Ce l'un en face de l'autre n’a pas cessé de cheminer entre des interprétations surabondantes. Sans que peut-être se fasse jour un sens plus investi d’une jubilation de beauté que celui qu’Armand Abécassis a ainsi restitué[4] :

« pour savoir réellement ce que signifie l’exaltation du face à face avec Dieu, il faut avoir vécu auparavant la plénitude offerte par la relation d’amour entre l’homme et la femme… »[5].

Formidable démenti qui infirme le célibat imposé, la disgrâce de la chair en souillure et la dégradation du féminin dans l’impur.

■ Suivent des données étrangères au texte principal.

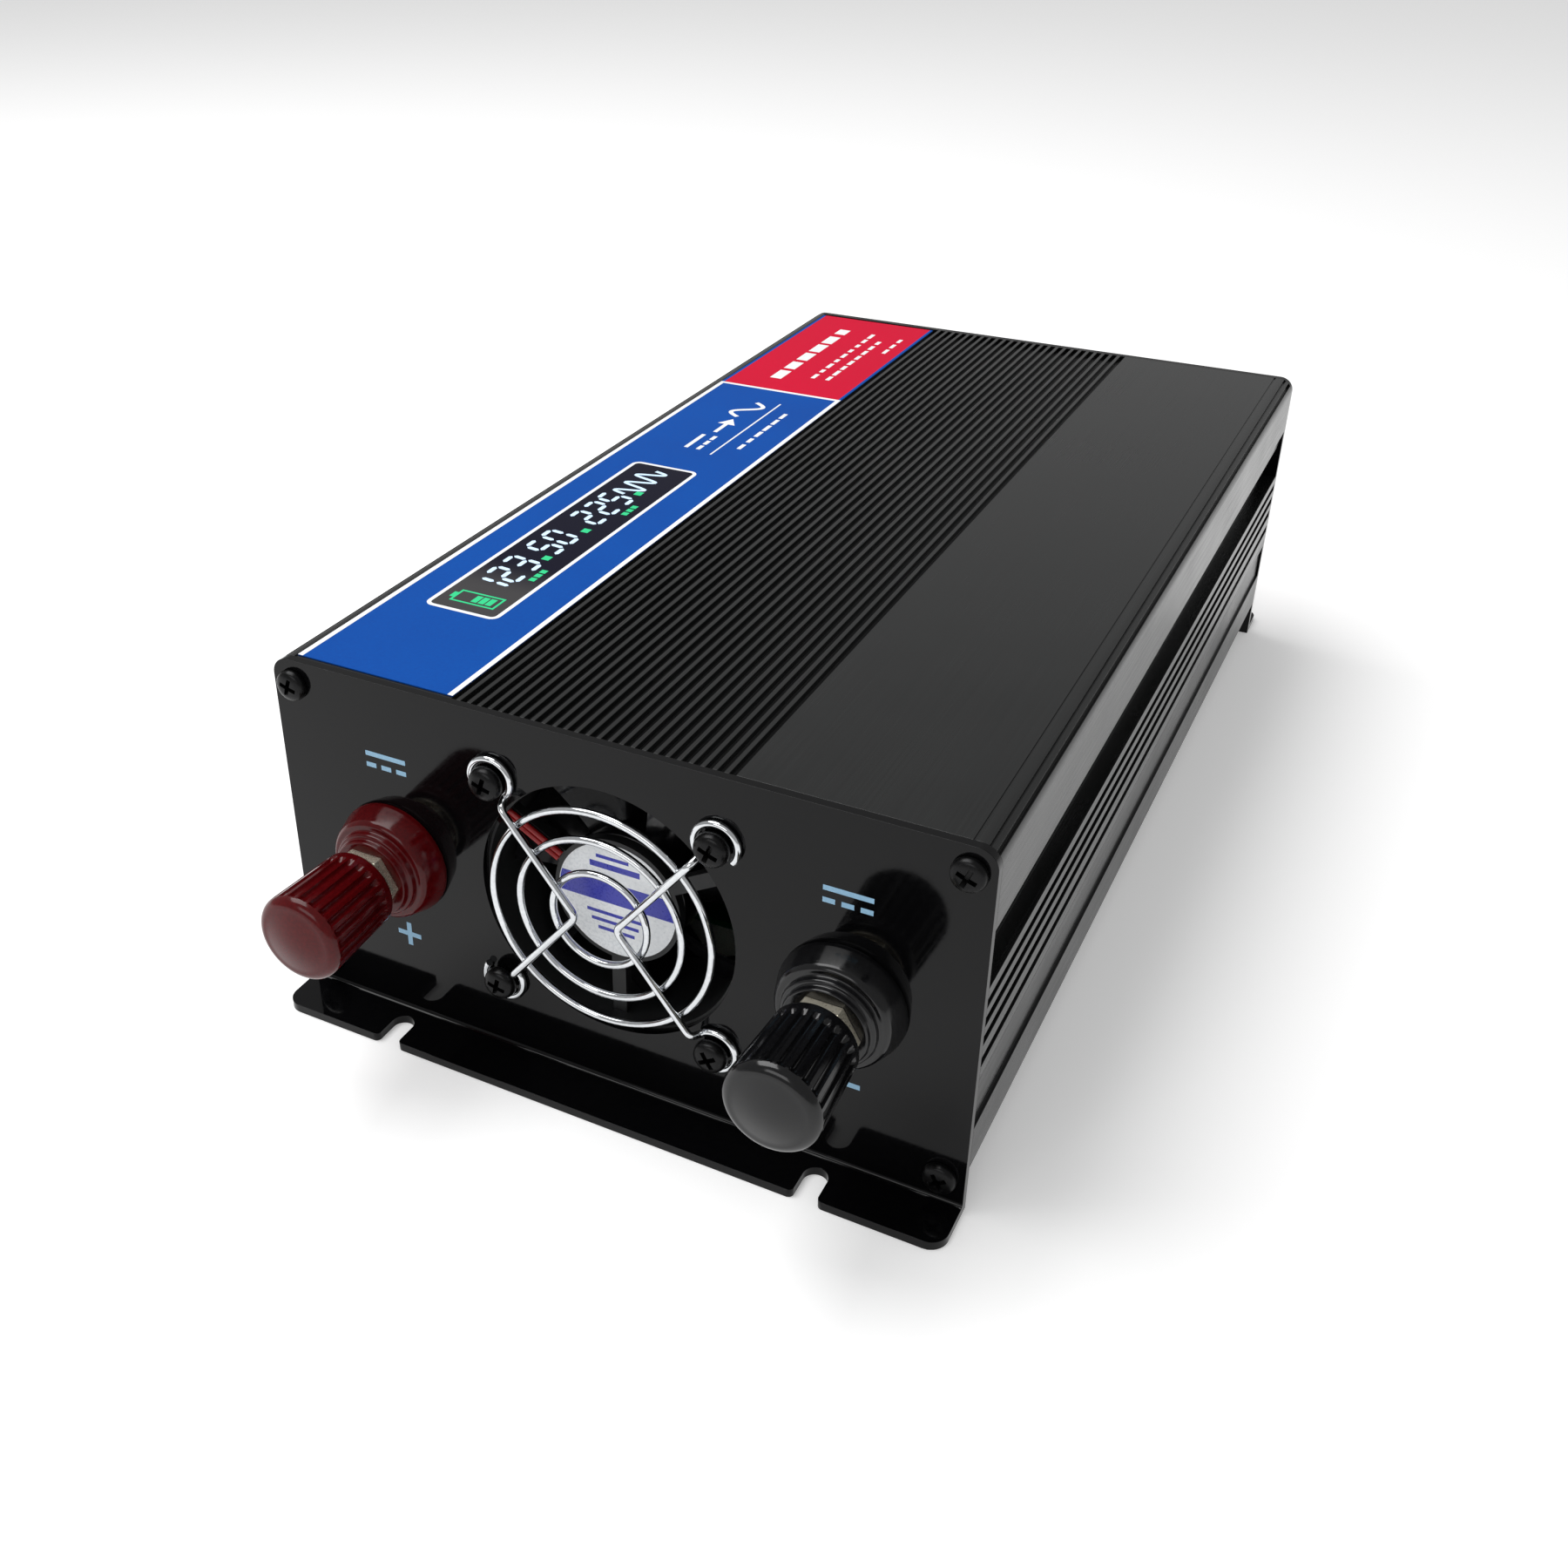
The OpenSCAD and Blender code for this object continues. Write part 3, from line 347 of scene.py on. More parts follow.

Et qui requérant en nullité des déchéances et des flétrissures qui ont ignoré cette corrélation de la plénitude et de l’exultation, s’immobilise et se pétrifie parmi toutes celles-ci sur un “Inter faeces et urinam nascimur” qui, projeté par dessus ses interprétations plurielles, recouvre le pire blasphème, ou le seul véritable, qui a jamais été proféré à l’adresse du Créateur.

Didier Lévy – septembre 2019


>  Dernier chapitre :
LE MINISTÈRE DE LA RÉSURRECTION ET DE LA PRÉSENCE -
À la femme est revenu le sacrement dont procèdent tous les autres.



[1] Titre de l'article de Marianne, dont le ton est néanmoins fait d’une neutralité plutôt bienveillante.
[2] La Torah au reste en avertira : ADAM ne se traduit pas par "homme", mais par "l'homme et la femme".
[3] ‘’Cote’’ ou ‘’côté’’ suggérant des jeux de sens inter linguistiques, ou convoquant des polysémies. ‘’Vie’’ renvoie, elle, à celle qui a été insufflée par D.ieu dans les narines d’Adam. Autres significations, inépuisables, les ‘’traductions’’ par ‘’sang’’, pénis, sacrum … S’y additionnent des interprétations multiplement fondées : gématrie, kabbale, ou encore mises en rapport avec notre connaissance de l’ADN.
[4] In « ET DIEU CREA EVE » de Josy Eisenberg et Armand Abécassis, Col. A Bible Ouverte II, chez Albin Michel (1979).
[5] L’auteur ajoutant « Dieu ne veut pas seulement que j’aie besoin de la femme comme d’une nourriture, mais que je la désire, c’est à dire que je me prépare à la rencontrer non pas comme un complément mais comme autre, et l’autre par excellence (…) ».